Schmoe himself actually objected to what quickly became the practice in Hiroshima of referring to the houses built by volunteers from the city, abroad, and Tokyo as Schmoe Houses. In Japan Journey, a small book published in 1950, Schmoe noted that in an invitation sent to 100 people — including members of the press — the mayor of Hiroshima, Shinzo Hamai, called two completed houses “Minamachi Schmoe Houses,” referring to a neighborhood where the houses were. Schmoe felt that the designation was “not fair” to other Americans involved in making the houses possible. (There’s a signed copy of the book at the University Friends Meeting center, where Schmoe was an active member.)

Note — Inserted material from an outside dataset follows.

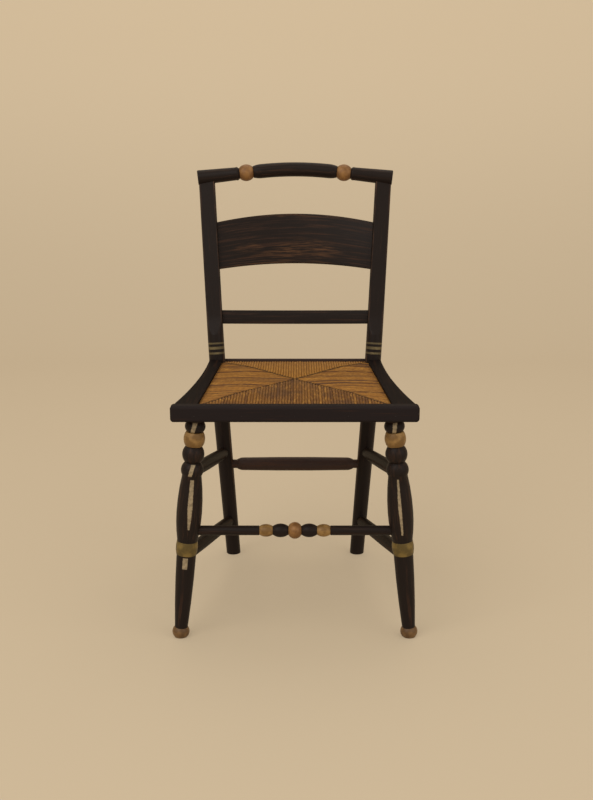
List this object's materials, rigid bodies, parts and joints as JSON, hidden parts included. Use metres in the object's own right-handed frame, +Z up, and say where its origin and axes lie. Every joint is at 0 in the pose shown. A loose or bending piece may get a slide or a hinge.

While there may have been initial surprise in Hiroshima at the foreign interest, there has been enduring interest in the work of the Americans. Schmoe became legendary in Hiroshima, and Seattle’s Peace Park, near the University Bridge, was built in part with funds he received from a peace prize from there. In 1970, Andrews was recognized with an extremely prestigious award from the Emperor of Japan. Tibbs-Dawson recalled Andrews as upbeat. "He would keep us going," she said.

As he prepared for the trip, Brooks Andrews, now 74, said he never expected to travel to Japan. He said he probably still doesn’t fully comprehend “the esteem that Hiroshima holds for the houses and the building projects.”

But 63 years after his father’s first trip, he is about to have a chance to experience how strongly the memory is held. In recent weeks, Hiroshima’s daily newspaper has published at least two articles (English versions here and here) on the upcoming dedication.

Tibbs-Dawson remains grateful for the experience of seeing Japan and said she always kept her devotion to peace. People have learned enough, she said, to have avoided using nuclear weapons again. "But we are still at war again," she said. "I just keep wondering why. It seems like we will always be at war with somebody somewhere. And you just keep wondering, when will it ever stop? Or when will we ever be able to live with one another and accept one another?"